We start out in Vienna at the turn of the 20th century, where we meet Dimitri Lewandoski. He’s a popular tenor, supported in part by his longtime friend and patron, Theodor. Dimitri spends most of days pining for Theodor’s fiancée Agnieskza, whom he worships as an angelically sweet and
unspoiled girl. Then Dimitri has the bad fortune to be hit by a cart, only to wake up shortly thereafter seemingly unharmed. It’s then that Dimitri discovers that he is a vampire, able to feast upon blood by vomiting up bugs and able to will people to suicide just through the power of his voice. Dimitri is initially horrified at his transformation, but soon enough his new powers and a heartbreaking revelation lead him to commit horrific acts which leave him alone and Agnieskza as a perfectly preserved corpse.  We flash forward nearly a century later to modern-day Japan, where we meet Azusa Kikukawa. She’s a music teacher who is torn between the affair she's having with one of her teenaged students and her duties as a teacher and responsible adult. When a car accident threatens both their lives, Dimitri appears before her with a proposition. She can save her student’s life, but in return she must live out her days in Agnieskza’s body. Now Azusa is trapped inside an unfamiliar body, surrounded by unfamiliar men, all of whom are competing to win her love so that they might die and be reborn.

Yep, Black Rose Alice is ultimately a reverse harem story. The story takes a hard tonal and narrative shift between the first and second volumes, and many readers (myself included) found the shift jarring, even a touch bizarre. We spent the first volume following Dimitri’s and Azusa’s lives, both of which turned into parallel tragedies despite being separated by 100 years and a couple of continents. The next thing you know, we’re in a quaint little coffee shop where a pretty, delicate blonde girl is surrounded by four young, attractive young men with equally diverse and attractive
personalities and the point is to pick one for the purpose of sex. When you phrase it like that, it sounds like something I should be able to play and buy for the PS Vita instead of an original manga. What makes Azusa’s situation different from pretty much every other reverse harem out there is Mizushiro never lets the reader forget that for all of these guys, winning over Azusa is literally a matter of life and death (or undeath,  if you will). 

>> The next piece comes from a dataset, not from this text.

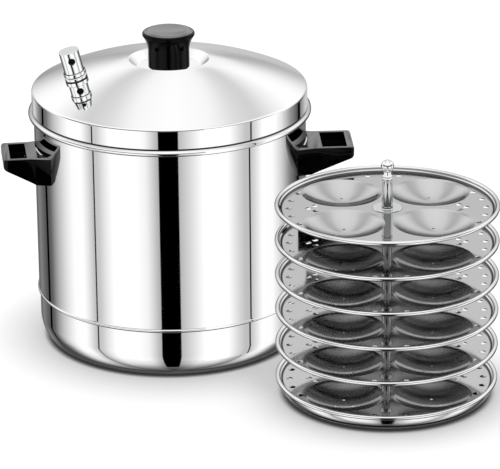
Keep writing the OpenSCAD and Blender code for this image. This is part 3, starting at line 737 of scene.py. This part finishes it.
def face_normals(points, faces):
    """One corner normal for each corner of flat faces."""
    normals = []
    for face in faces:
        a, b, c = (points[i] for i in face[:3])
        normal = np.cross(b - a, c - a)
        normals += [normal / np.linalg.norm(normal)] * len(face)
    return np.array(normals)


def joined(shapes):
    """Several (points, faces, normals) as one."""
    points, faces, normals, start = [], [], [], 0
    for some_points, some_faces, some_normals in shapes:
        points.append(some_points)
        faces += [[i + start for i in face] for face in some_faces]
        normals.append(some_normals)
        start += len(some_points)
    return np.concatenate(points), faces, np.concatenate(normals)


def turned_bar(*parts):
    """A stretch turned from bar: an outline of these points and arcs, spun about the z axis."""
    return spin(outline(*parts), WHISTLE_SIDES)


def lay_turned(name, node, body, shapes, dark_shapes):
    """A turned piece on the whistle's axis; its holes and grooves are painted dark as shade."""
    made = put_mesh(name, *on_vent(*joined(shapes + dark_shapes)))
    lay(made, node, body, turned_polish)
    made.data.materials.append(painted_shade_steel)
    dark = sum(len(shape[1]) for shape in dark_shapes)
    for face in list(made.data.polygons)[-dark:]:
        face.material_index = 1


turned_polish = mirror_steel("turned_bright_steel", "fafbfc", 0.03, 9.0, 0.05, "909090")
# Painted shade for the whistle's holes, grooves and the gaps between its parts
painted_shade_steel = mirror_steel("steel_with_painted_shade", "1c1c1e", 0.5, 9.0, 0.1)
taper_skin, taper_hole = pierced((BARREL_R - 1.8, 0), (BARREL_R - 0.5, STEM_BASE), STEM_BASE * 0.64,
                                 OUTLET_R * 0.6, 1.5)
barrel_skin, barrel_hole = pierced((BARREL_R, RING_TOP), (BARREL_R, COLLAR_LOW),
                                   (RING_TOP + COLLAR_LOW) / 2, OUTLET_R, OUTLET_DEPTH)
stem_parts = [
    turned_bar((STEM_BORE_R, STEM_FOOT), (BARREL_R - 2.1, STEM_FOOT), (BARREL_R - 1.8, 0)),
    taper_skin,
    turned_bar((BARREL_R - 0.5, STEM_BASE + 0.5), (BARREL_R + 0.55, RING_LOW),
               arc((BARREL_R, RING_TOP - 1.2), 0.65, 0, 50, 4)),
    barrel_skin,
    turned_bar((COLLAR_R - 0.4, COLLAR_LOW + 0.54), arc((COLLAR_R - 0.6, COLLAR_LOW + 1.1), 0.6, -60, 0, 4),
               (COLLAR_R, STEM_TOP - 0.7))]
stem_dark = [
    taper_hole, barrel_hole,
    turned_bar((BARREL_R - 0.5, STEM_BASE), (BARREL_R - 0.5, STEM_BASE + 0.5)),
    turned_bar(arc((BARREL_R, RING_TOP - 1.2), 0.65, 50, 70, 3), (BARREL_R, RING_TOP)),
    turned_bar((BARREL_R, COLLAR_LOW), (COLLAR_R - 0.4, COLLAR_LOW + 0.54)),
    turned_bar((COLLAR_R, STEM_TOP - 0.7), (COLLAR_R - 0.6, STEM_TOP), (4.2, STEM_TOP), (3.0, STEM_TOP + 6),
               (STEM_BORE_R, STEM_TOP + 6), (STEM_BORE_R, STEM_FOOT))]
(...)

Every flirtation and pleasant smile hides underneath it an air of tension and even desperation, and every single act is a calculated effort to win Azusa over so that they might live again instead of simply fading away into nothing. The only one who doesn’t bother with the pretense is Dimitri; if anything, he does his best to push her away by being cold and aloof. To him, Azusa is a walking reminder of his past and her presence only adds to the guilt he’s been carrying around for decades, and it’s only towards the very end of the third volume that he can even begin to move past that. As for Azusa, she takes it all mostly in stride and does her best to keep the peace and find a sense of normality in her new and distinctly un-normal situation. Still, she's determined to take her time and make her choice not out of romantic whimsy, but through careful thought and determination. That means that she too tends to hold them all at a distance, but as she comes to know them all, the choice only becomes more difficult and the stakes even higher.

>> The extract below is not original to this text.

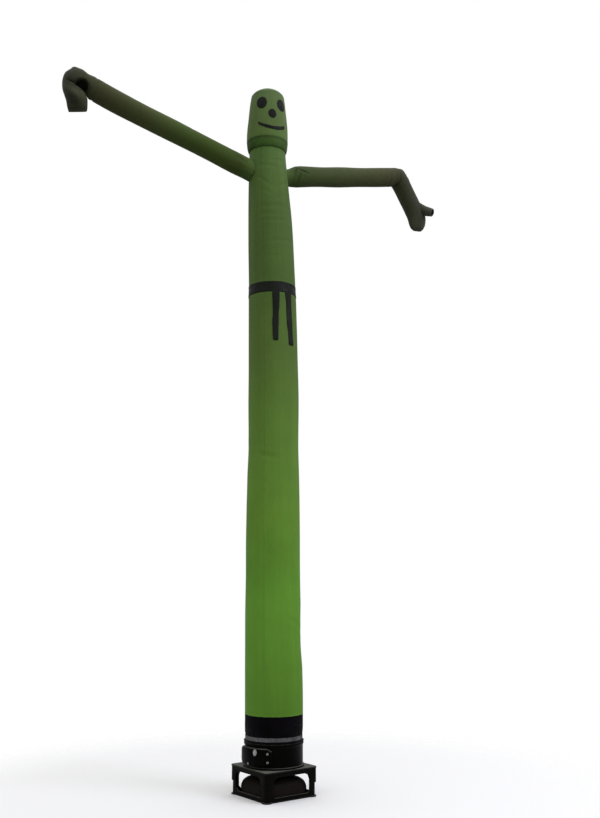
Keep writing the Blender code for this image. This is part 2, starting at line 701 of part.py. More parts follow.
def disc(name, radius, out, angle, low, high, sides=20):
    """An upright round block at a distance from the blower's axis."""
    a = math.radians(angle)
    middle = Vector((out * math.sin(a), -out * math.cos(a), 0.0))
    rings = []
    for z in (low, high):
        rings.append([p + middle for p in round_ring(radius, z, sides)])
    bm = loft(rings, close_start=True, close_end=True)[0]
    return keep(name, bm, BLACK_SHELL, cutter=True)


def pan_ring(z):
    """The pan's outline: the square of the base with a rounded ear at each corner."""
    ring = []
    for corner in range(4):
        for step in range(9):
            away = math.radians(-8.0 + 2.0 * step)
            reach = BASE_FOOT_SIDE / 2.0 / math.cos(math.radians(45.0) - abs(away))
            inside = EAR_RADIUS ** 2 - (EAR_OUT * math.sin(away)) ** 2
            if inside > 0.0:
                reach = max(reach, EAR_OUT * math.cos(away) + math.sqrt(inside))
            a = math.radians(BASE_TURN + 45.0 + 90.0 * corner) + away
            ring.append(Vector((reach * math.cos(a), reach * math.sin(a), z)))
    return ring


pan_bm = loft([pan_ring(0.0), pan_ring(PAN_THICK)], close_start=True, close_end=True)[0]
base_pan = keep("base_pan", pan_bm, BLACK_SHELL)
for number in range(4):
    angle = BASE_TURN + 45.0 + 90.0 * number
    cut(base_pan, disc(f"ear_hole_{number}", EAR_HOLE, EAR_OUT + 0.022, angle, -0.01, 0.02, 10))
base_pan.data.shade_flat()

# The rounded cover over the motor, seen through the arches. radius is half its width.
MOTOR_COVER = [
    dict(radius=0.214, z=PAN_THICK + SEWN_GAP),
    dict(radius=0.216, z=0.036),
    dict(radius=0.214, z=0.072),
    dict(radius=0.203, z=0.104),
    dict(radius=0.178, z=0.128),
    dict(radius=0.130, z=0.146),
    dict(radius=0.070, z=0.156),
]
COVER_SIDES = 36
COVER_SQUARE = 4.0        # 2 would be a circle, more is squarer


def cover_ring(radius, z):
    """The cover's outline: a rounded square that stands as the base does."""
    ring = []
    for k in range(COVER_SIDES):
        a = 2.0 * math.pi * k / COVER_SIDES
        away = a - math.radians(BASE_TURN)
        spread = abs(math.cos(away)) ** COVER_SQUARE + abs(math.sin(away)) ** COVER_SQUARE
        reach = radius / spread ** (1.0 / COVER_SQUARE)
        ring.append(Vector((reach * math.sin(a), -reach * math.cos(a), z)))
    return ring


cover_rings = [cover_ring(row["radius"], row["z"]) for row in MOTOR_COVER]
cover_bm = loft(cover_rings, close_start=True, close_end=True)[0]
keep("motor_cover", cover_bm, dict(colour=(0.030, 0.020, 0.024), roughness=0.6))

base_plate = keep("base_plate", block(PLATE_SIDE, 0.026, PLATE_LOW, PLATE_HIGH), BLACK_SHELL)
hole_rings = [round_ring(NECK_RADIUS - DRUM_WALL, z) for z in (PLATE_LOW - 0.01, PLATE_HIGH + 0.01)]
hole_bm = loft(hole_rings, close_start=True, close_end=True)[0]
cut(base_plate, keep("plate_hole", hole_bm, BLACK_SHELL, cutter=True))
base_plate.data.shade_flat()


# The control box on the drum, with its switch and cover screws
def box_outline(inset):
    """Angle and height pairs round the curved cover, its corners cut off, drawn in by inset."""
    first = BOX_ANGLES[0] + math.degrees(inset / DRUM_RADIUS)
    last = BOX_ANGLES[1] - math.degrees(inset / DRUM_RADIUS)
    low = BOX_LOW + inset
    high = BOX_HIGH - inset
    turn = 360.0 / TUBE_SIDES
    count = round((BOX_ANGLES[1] - BOX_ANGLES[0]) / turn)
    angles = [BOX_ANGLES[0] + turn * step for step in range(count + 1)]
    angles[0] = first
    angles[-1] = last
    lows = [low + BOX_CORNER] + [low] * 8 + [low + BOX_CORNER]
    highs = [high - BOX_CORNER] + [high] * 8 + [high - BOX_CORNER]
    return list(zip(angles, lows, highs))


def on_drum(angle, radius, z):
    """A point about the blower's axis."""
    a = math.radians(angle)
    return Vector((radius * math.sin(a), -radius * math.cos(a), z))


box_layers = [
    (0.0, DRUM_RADIUS + SEWN_GAP),
    (0.0, DRUM_RADIUS + BOX_PROUD - 0.007),
    (0.007, DRUM_RADIUS + BOX_PROUD),
]
bm = bmesh.new()
layers = []
for inset, radius in box_layers:
    outline = box_outline(inset)
    low_row = [bm.verts.new(on_drum(angle, radius, low)) for angle, low, high in outline]
    high_row = [bm.verts.new(on_drum(angle, radius, high)) for angle, low, high in outline]
    layers.append((low_row, high_row))
for low_row, high_row in (layers[0], layers[-1]):
    for k in range(9):
        bm.faces.new((low_row[k], low_row[k + 1], high_row[k + 1], high_row[k]))
for first_layer, second_layer in zip(layers, layers[1:]):
    first_ring = first_layer[0] + first_layer[1][::-1]
    second_ring = second_layer[0] + second_layer[1][::-1]
    bridge(bm, first_ring, second_ring)
keep("control_box", bm, BLACK_SHELL, smooth=False)


def stud(name, angle, z, radius, length, look, sides=12, tall=1.0):
    """A short round or oval piece standing on the control box."""
    turn = 360.0 / TUBE_SIDES
    face = BOX_ANGLES[0] + turn * (math.floor((angle - BOX_ANGLES[0]) / turn) + 0.5)
    flat = (DRUM_RADIUS + BOX_PROUD) * math.cos(math.radians(turn / 2.0))
    base = flat + SEWN_GAP
    a = math.radians(face)
    out = Vector((math.sin(a), -math.cos(a), 0.0))
    side = Vector((math.cos(a), math.sin(a), 0.0))
    aside = side * (flat * math.tan(math.radians(angle - face)))
    rings = []
    for distance, size in ((0.0, 1.0), (length * 0.6, 1.0), (length, 0.75)):
        middle = out * (base + distance) + aside + Vector((0.0, 0.0, z))
        ring = []
        for k in range(sides):
            b = 2.0 * math.pi * k / sides
            lift = Vector((0.0, 0.0, radius * tall * size * math.sin(b)))
            ring.append(middle + side * (radius * size * math.cos(b)) + lift)
        rings.append(ring)
    return keep(name, loft(rings, close_start=True, close_end=True)[0], look)


STEEL = dict(colour=(0.50, 0.50, 0.50), roughness=0.35, metallic=0.9)
for number, screw in enumerate(SCREWS):
    stud(f"cover_screw_{number + 1}", screw["angle"], screw["z"], 0.0095, 0.005, STEEL)
GREY_PLASTIC = dict(colour=(0.30, 0.30, 0.30), roughness=0.4)
stud("control_switch", -49.5, 0.348, 0.015, 0.012, GREY_PLASTIC, sides=16, tall=1.6)
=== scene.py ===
# %% [markdown]
# # A tube dancer on its fan blower
#
# A tube dancer is a tall sleeve of thin coated nylon. A fan in a low plastic housing
# blows into its foot, and the air holds the sleeve, the head and the two long arms up.
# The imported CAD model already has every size. This notebook loads it as a fixed frame and
# gives each piece the surface that the real one has: taut cloth with seams, gathers and
# creases above, moulded plastic below.

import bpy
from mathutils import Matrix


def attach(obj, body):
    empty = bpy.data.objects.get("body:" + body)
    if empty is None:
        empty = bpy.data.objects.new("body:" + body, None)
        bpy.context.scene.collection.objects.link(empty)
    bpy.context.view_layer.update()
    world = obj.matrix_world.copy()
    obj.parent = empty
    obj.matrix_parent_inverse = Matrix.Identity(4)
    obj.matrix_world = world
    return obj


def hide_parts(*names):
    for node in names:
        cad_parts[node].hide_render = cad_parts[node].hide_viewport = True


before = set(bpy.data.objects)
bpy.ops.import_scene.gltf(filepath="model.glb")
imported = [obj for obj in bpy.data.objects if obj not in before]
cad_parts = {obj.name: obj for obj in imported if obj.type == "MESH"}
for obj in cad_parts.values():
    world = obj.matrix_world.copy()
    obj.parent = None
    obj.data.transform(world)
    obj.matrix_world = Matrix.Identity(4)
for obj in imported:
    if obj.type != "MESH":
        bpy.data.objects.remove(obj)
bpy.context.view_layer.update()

# %% [markdown]
# Everything below needs only Blender's own modules and numpy. numpy works out whole rows
# of points at once, which keeps the formulas short.

# %% Modules
import math

import bmesh
import bpy
import numpy as np
from mathutils import Matrix, Vector
from mathutils.bvhtree import BVHTree

scene = bpy.context.scene
print("Blender", bpy.app.version_string)

# %% [markdown]
# ## Camera
#
# The picture is taken by someone standing about eight metres away with the camera at eye
# height, tipped up ten degrees. The lens gives the same perspective: 950 pixels of focal
# length in a frame that is 818 pixels tall.

# %% Camera
EYE = (-2.008, -7.499, 1.664)
LOOK_UP = 10.0
LOOK_TURN = -16.5
FOCAL_PIXELS = 950.0
FRAME_TALL = 818.0

camera_data = bpy.data.cameras.new("camera")
camera_data.lens = camera_data.sensor_width * FOCAL_PIXELS / FRAME_TALL
camera_data.clip_end = 200.0
camera = bpy.data.objects.new("camera", camera_data)
camera.location = EYE
camera.rotation_euler = (math.radians(90.0 + LOOK_UP), 0.0, math.radians(LOOK_TURN))
scene.collection.objects.link(camera)
scene.camera = camera
print(f"lens {camera_data.lens:.2f} mm")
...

With all that being said, this is still a vampire reverse harem, but these guys are not your normal sort of vampire. I have to applaud Mizushiro for not only finding a truly original spin on vampire mythos that doesn't glamorize them or their powers. If anything, these vampires are closer to parasitic hosts than any sort of Romantic ideal, complete with a life cycle that’s closer to an insect than anything else. To become a vampire in the world of Black Rose Alice, one must be seeded by a spectral butterfly, which resurrects them and starts to shape the person’s personality to match that of the previous host. It also causes a rose-shaped mark to appear on the back of their necks, one that grows into a choker of thorns over time as the vampire nears the end of their undead life. They feed by spewing forth all sorts of spiders and bugs to drink blood and swallowing them again. Finally, they must win over a woman and mate so that they too can explode into butterflies and start the cycle anew, or else they will literally fall apart and become part of nature once more.
Those last few sentences do sound a bit bizarre when you explain it out loud. I'm also sure they likely scared away anyone with a fear of insects or spiders. When it's all put together, though, it all reinforces the same idea: these vampires are literally inhuman beings. They are walking corpses that live and die like real world parasites. They must live and work together to survive, but they also must compete against one another if they are to survive. No matter what may happen, in the end they must return to the earth and transform into the plants and bugs that would consume any other corpse. Their living death is little more than just another version of the circle of life itself. Best of all, Mizushiro never clobbers the reader over the head with that connection, but instead lets the reader put it together at their own pace. Meanwhile, she takes her time building up her main cast and the uncomfortable atmosphere around them, and she does it all while drawing some lovely and understated art. The character designs aren’t anything new for Mizushiro, as they all have the heavy-lidded, big-lipped look that she tends to draw, but they have an incredible range of subtle emotion, able to convey so much with just a glance or a quirk of the mouth.

Black Rose Alice truly is the vampire manga for people who are tired of vampires in manga. It’s simultaneously more fantastical and more grounded than most vampire fiction you’ll find on the shelves. It’s unpredictable in a fashion that you rarely see in manga, much less in shoujo manga, and if you can ride out the wild shift in tone between the first and second volumes you’ll be rewarded with an atmospheric story with a lot going on underneath its placid, pretty surface. Black Rose Alice is the sort of thoughtful supernatural romance we rarely get to see in manga, and I’m glad that everyone can have a chance to experience it as I did. The series is in print and digital forms from Viz.